Task brief: Copy out precisely the lines beginning at the line that contains "before = set(bpy.data.objects)" and ending at the line that contains "bpy.data.objects.remove(obj)", including both.

┌─ Recorded information

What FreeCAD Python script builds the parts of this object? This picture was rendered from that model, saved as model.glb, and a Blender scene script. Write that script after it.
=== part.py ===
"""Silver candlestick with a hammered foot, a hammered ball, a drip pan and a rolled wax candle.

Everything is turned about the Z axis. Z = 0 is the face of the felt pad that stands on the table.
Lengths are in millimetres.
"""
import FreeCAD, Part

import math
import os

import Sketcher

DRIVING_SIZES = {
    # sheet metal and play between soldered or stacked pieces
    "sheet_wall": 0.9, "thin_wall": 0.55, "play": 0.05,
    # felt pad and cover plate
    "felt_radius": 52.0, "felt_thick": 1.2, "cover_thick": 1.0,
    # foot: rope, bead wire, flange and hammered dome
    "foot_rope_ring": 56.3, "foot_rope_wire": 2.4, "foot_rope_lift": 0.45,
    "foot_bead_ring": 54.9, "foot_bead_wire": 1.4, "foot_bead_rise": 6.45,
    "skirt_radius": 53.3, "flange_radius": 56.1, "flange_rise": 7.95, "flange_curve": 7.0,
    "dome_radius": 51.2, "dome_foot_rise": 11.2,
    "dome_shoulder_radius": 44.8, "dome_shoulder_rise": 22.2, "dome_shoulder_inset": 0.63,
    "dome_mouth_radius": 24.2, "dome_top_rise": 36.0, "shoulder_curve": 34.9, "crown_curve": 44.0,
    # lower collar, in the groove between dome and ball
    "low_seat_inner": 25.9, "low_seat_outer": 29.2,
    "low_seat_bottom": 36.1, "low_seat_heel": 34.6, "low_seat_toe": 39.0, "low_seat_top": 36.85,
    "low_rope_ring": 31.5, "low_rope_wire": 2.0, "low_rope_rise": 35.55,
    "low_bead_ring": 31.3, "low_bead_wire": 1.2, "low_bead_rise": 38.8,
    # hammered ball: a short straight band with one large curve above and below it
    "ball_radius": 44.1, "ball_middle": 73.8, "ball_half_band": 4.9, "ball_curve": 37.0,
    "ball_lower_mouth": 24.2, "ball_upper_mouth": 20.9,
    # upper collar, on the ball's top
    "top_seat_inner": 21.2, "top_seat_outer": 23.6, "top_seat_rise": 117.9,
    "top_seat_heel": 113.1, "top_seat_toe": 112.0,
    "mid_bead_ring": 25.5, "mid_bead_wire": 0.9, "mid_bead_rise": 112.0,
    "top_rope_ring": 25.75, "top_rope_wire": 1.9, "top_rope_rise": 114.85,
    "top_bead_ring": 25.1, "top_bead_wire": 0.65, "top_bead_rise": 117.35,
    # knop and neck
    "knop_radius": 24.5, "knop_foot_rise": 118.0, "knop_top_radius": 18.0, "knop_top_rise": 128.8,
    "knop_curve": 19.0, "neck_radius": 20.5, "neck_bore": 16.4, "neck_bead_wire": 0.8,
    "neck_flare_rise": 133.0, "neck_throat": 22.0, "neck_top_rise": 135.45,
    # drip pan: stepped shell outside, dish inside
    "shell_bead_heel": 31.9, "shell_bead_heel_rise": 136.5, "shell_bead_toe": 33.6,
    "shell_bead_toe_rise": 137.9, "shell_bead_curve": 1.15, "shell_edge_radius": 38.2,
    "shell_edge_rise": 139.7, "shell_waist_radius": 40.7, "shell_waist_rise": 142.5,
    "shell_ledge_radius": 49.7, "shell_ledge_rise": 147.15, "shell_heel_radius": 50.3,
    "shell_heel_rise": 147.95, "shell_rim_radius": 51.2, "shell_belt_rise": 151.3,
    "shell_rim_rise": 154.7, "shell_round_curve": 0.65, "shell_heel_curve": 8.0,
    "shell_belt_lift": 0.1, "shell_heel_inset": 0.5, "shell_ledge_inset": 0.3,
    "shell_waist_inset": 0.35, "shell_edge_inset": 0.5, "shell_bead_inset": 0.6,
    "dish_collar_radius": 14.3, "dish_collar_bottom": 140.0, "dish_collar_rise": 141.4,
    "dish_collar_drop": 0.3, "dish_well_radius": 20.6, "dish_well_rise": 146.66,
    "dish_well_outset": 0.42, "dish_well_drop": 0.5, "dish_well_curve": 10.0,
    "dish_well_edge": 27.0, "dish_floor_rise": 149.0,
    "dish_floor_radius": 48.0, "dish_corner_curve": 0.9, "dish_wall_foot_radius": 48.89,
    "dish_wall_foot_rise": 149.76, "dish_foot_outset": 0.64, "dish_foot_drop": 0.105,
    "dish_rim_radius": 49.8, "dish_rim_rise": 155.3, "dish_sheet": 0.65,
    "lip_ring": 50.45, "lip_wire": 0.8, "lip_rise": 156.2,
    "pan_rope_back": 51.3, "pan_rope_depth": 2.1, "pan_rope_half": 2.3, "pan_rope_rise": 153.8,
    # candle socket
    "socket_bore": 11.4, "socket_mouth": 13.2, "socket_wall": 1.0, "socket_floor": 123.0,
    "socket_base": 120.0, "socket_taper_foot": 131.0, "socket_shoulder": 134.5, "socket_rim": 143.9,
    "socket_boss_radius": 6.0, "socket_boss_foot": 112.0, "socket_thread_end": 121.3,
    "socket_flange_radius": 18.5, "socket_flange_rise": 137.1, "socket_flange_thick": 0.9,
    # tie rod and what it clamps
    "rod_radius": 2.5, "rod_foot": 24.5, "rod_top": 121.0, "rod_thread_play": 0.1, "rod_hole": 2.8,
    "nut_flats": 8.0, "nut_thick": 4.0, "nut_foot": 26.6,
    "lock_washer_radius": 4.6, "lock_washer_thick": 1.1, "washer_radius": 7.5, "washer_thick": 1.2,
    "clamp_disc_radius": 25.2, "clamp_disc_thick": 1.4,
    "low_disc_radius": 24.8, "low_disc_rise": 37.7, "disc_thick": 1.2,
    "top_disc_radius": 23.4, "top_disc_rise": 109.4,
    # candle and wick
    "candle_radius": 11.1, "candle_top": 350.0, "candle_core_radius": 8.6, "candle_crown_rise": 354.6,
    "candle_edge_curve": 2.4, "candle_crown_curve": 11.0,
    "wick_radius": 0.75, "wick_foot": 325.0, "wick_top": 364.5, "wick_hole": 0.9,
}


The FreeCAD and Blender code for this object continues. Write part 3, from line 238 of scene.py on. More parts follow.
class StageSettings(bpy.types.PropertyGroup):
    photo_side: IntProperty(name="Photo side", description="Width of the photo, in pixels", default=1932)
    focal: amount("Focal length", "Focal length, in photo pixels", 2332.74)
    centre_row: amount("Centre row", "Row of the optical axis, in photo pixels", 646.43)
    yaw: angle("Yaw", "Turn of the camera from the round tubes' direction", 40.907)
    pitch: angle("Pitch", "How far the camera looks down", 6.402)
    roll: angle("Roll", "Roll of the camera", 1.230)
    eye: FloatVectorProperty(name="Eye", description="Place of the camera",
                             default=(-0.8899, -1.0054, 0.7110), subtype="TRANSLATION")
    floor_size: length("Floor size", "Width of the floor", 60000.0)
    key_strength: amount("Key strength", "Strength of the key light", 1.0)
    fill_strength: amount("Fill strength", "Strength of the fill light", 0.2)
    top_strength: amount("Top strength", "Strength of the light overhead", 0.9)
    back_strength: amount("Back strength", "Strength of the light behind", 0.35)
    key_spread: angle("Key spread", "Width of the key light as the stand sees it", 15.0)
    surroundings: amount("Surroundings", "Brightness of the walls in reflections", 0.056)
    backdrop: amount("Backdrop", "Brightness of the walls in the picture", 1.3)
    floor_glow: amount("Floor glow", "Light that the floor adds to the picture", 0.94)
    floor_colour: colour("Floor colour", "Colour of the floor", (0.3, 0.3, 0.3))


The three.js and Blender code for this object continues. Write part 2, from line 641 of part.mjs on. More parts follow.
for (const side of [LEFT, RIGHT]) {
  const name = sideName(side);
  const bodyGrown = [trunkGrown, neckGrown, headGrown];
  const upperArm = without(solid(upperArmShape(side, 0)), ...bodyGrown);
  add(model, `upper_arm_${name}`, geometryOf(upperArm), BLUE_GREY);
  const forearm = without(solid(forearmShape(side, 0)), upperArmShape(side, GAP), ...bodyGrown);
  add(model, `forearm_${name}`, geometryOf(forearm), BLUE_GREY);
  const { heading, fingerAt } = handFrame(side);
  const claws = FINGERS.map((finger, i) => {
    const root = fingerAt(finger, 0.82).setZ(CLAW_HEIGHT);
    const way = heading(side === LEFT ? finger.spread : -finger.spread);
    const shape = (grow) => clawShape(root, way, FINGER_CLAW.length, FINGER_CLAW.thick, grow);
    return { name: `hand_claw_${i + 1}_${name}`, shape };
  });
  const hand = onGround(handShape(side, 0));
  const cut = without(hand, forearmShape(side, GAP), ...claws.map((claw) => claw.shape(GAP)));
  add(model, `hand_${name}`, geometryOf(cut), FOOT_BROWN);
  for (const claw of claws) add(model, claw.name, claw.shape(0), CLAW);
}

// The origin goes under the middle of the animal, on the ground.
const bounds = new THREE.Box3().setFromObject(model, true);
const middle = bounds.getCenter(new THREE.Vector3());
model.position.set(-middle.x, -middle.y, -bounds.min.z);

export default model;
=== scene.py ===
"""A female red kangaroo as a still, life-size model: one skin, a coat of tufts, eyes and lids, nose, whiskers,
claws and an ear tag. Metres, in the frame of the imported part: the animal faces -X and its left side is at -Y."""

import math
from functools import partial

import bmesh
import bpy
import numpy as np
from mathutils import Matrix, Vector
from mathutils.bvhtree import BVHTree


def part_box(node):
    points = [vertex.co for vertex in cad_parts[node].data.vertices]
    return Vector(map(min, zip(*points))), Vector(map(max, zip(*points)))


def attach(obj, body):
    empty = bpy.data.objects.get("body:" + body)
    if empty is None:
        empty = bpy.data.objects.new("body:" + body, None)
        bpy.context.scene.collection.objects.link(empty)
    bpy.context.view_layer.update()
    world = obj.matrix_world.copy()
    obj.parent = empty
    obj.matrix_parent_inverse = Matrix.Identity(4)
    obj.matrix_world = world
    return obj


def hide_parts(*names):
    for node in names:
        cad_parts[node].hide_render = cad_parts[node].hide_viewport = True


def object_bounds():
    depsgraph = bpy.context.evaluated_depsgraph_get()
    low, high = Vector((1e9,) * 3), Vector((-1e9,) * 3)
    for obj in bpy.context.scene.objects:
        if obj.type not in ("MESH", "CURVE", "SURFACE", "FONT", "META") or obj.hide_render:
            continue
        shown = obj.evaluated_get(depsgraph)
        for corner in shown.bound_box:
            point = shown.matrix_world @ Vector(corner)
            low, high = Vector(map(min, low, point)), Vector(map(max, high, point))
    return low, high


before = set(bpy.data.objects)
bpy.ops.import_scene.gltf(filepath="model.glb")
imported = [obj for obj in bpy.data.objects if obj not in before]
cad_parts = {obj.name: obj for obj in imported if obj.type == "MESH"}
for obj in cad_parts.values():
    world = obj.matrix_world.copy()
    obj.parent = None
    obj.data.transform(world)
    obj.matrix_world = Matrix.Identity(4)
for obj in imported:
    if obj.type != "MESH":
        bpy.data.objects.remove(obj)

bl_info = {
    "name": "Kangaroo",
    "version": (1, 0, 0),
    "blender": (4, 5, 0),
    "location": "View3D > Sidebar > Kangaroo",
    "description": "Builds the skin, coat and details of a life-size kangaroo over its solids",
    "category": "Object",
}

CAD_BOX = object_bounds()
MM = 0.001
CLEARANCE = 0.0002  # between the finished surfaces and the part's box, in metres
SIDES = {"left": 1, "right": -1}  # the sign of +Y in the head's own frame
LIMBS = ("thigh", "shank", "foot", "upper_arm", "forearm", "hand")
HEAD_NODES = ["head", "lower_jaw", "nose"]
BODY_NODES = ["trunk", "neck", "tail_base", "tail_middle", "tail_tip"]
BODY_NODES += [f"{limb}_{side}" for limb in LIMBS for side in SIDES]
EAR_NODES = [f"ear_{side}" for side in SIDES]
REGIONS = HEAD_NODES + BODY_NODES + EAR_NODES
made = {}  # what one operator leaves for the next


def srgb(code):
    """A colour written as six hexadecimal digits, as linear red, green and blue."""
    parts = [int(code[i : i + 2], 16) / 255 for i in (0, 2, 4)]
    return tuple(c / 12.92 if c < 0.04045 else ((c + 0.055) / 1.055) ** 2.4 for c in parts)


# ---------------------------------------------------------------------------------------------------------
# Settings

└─

Exercise answer:
before = set(bpy.data.objects)
bpy.ops.import_scene.gltf(filepath="model.glb")
imported = [obj for obj in bpy.data.objects if obj not in before]
cad_parts = {obj.name: obj for obj in imported if obj.type == "MESH"}
for obj in cad_parts.values():
    world = obj.matrix_world.copy()
    obj.parent = None
    obj.data.transform(world)
    obj.matrix_world = Matrix.Identity(4)
for obj in imported:
    if obj.type != "MESH":
        bpy.data.objects.remove(obj)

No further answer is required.